** Working data **
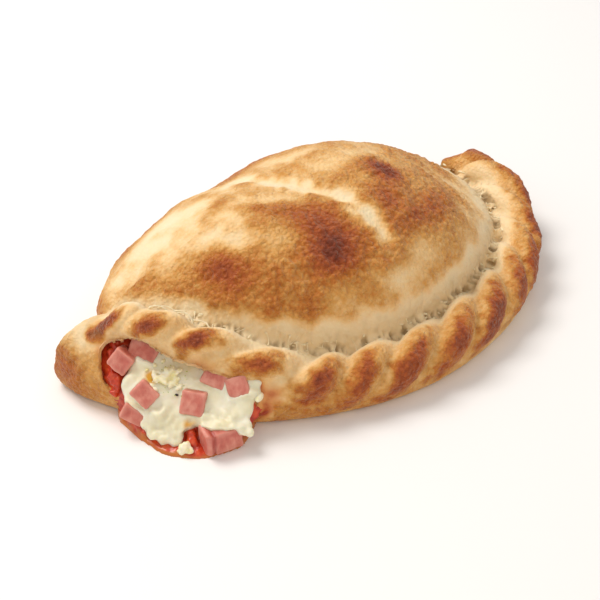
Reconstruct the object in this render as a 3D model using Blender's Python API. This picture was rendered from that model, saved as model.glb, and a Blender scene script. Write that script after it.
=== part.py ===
"""A baked calzone: a folded dough pocket with a roped rim, torn open at one
end where its cheese, sauce and diced ham run out.

Frame: metres, +Z up, origin on the table under the middle of the part.
+X runs along the fold from the torn end to the sealed tip, and the roped
rim curves round on the -Y side.
"""

import math

import bmesh
import bpy
from mathutils import Euler, Matrix, Vector

MM = 0.001

# Driving sizes, in millimetres
TORN_LENGTH = 110.0  # from the middle to the tip by the mouth
SEALED_LENGTH = 108.0  # and to the other tip
FOLD_Y = 5.0  # the line through the two tips
FRONT_REACH = 91.5  # from that line forward to the rim's edge
FRONT_POWER_TORN = 1.72  # roundness of the outline at the torn end
FRONT_POWER_SEALED = 2.16  # and at the sealed end
BACK_REACH = 36.0  # from the tip line back to the folded edge
BACK_SKEW = 0.22  # how much more of that lies at the torn end
BACK_POWER = 1.4
CORNER_TRIM = 0.08  # how much less it reaches back at the torn end's corner
PLAN_CENTRE = Vector((0.0, -24.0))  # where the rings of every loft close

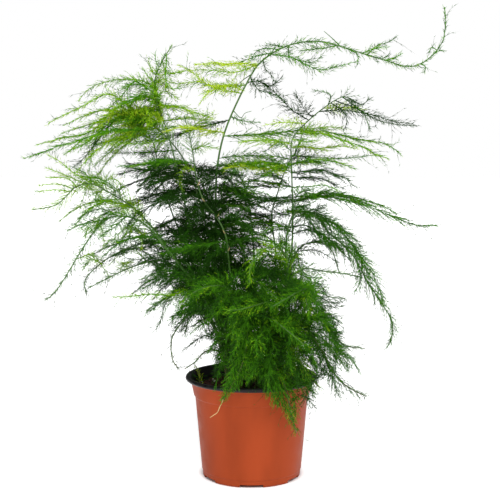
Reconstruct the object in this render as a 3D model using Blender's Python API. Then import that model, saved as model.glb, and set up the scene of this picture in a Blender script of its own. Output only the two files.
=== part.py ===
"""Potted asparagus fern: a plastic nursery pot, its soil and thirty-nine leafy stems."""
import math

import bmesh
import bpy
import numpy as np
from mathutils import Matrix, Vector

# Driving dimensions. Lengths in this file are millimetres, and MM turns them to metres.
MM = 0.001
RIM_RADIUS = 60.0
POT_HEIGHT = 92.0
BODY_TOP_RADIUS = 51.2
SOIL_TOP = 82.0
HOLE_DEPTH = 10.0
CLEARANCE = 0.3

# The pot is a body of revolution with a ring of feet, cut by drain notches
POT_SIDES = 28
NOTCHES = 6
NOTCH_WIDTH = 20.6
NOTCH_HEIGHT = 2.6
NOTCH_INNER_RADIUS = 33.0
FLOOR_UNDERSIDE = 4.0
SHEET = 1.2
STEP_HEIGHT = 73.4

# Stems, sprays, twigs and needles
STEM_RADIUS = 1.3
STEM_TIP_RADIUS = 0.5
SPRAY_RADIUS = 0.62
SPRAY_TIP_RADIUS = 0.45
LONG_STEM = 60.0
COLLAR_HEIGHT = 2.0
TIP_LENGTH = 2.5
NEEDLE_LENGTH = 5.0
NODE_LENGTH = 1.1
TWIG_SPACING = 25.0
TWIG_LEAN = (45.0, 64.0)
TWIG_SWING = 12.0
TWIG_DROOP = 0.12
FLAT_TWIG = 13.0
PLUME_TWIST = 0.02
SEED = 13

# The front view from which the stems were drawn: eye height and distance from the pot's axis
EYE_HEIGHT = 309.0
EYE_DISTANCE = 1006.0

# Tries when a stem or spray is bent clear in depth, when a root finds no room, and for a spike
DEPTH_SHIFTS = (0, 3, -3, 6, -6, 9, -9, 12, -12, 15, -15, 19, -19)
ROOT_SHIFTS = (0, 2, -2, 4, -4, 6, -6, 8, -8, 10, -10, 13, -13, 16, -16, 20, -20, 25, -25, 30, -30)
SPIKE_TRIES = 6

# How far apart roots stand, and how far from its root a child may be near its own stem
ROOT_GAP = 3.4
WHORL_GAP = 2.8
ROOT_REACH = 9.0
SPIKE_REACH = 6.0
SPRAY_GAP = 1.15
POT_ROOM = 1.2

# How finely paths are followed and checked, and how a root avoids corners and skewed faces
PATH_SLACK = 1.1
CLAIM_STEP = 4.0
CORNER_ROOM = 2.2
SHARP_CORNER = 30.0
FACE_REACH = 42.0
COLLAR_MATCH = 0.6
COLLAR_RISE = 0.6
HOLE_SIDES = 5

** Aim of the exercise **
Above are the lines; repeat exactly the ones from the line containing "the two files." down to the line containing "from mathutils import Matrix, Vector", both inclusive.

** Correct result **
Reconstruct the object in this render as a 3D model using Blender's Python API. Then import that model, saved as model.glb, and set up the scene of this picture in a Blender script of its own. Output only the two files.
=== part.py ===
"""Potted asparagus fern: a plastic nursery pot, its soil and thirty-nine leafy stems."""
import math

import bmesh
import bpy
import numpy as np
from mathutils import Matrix, Vector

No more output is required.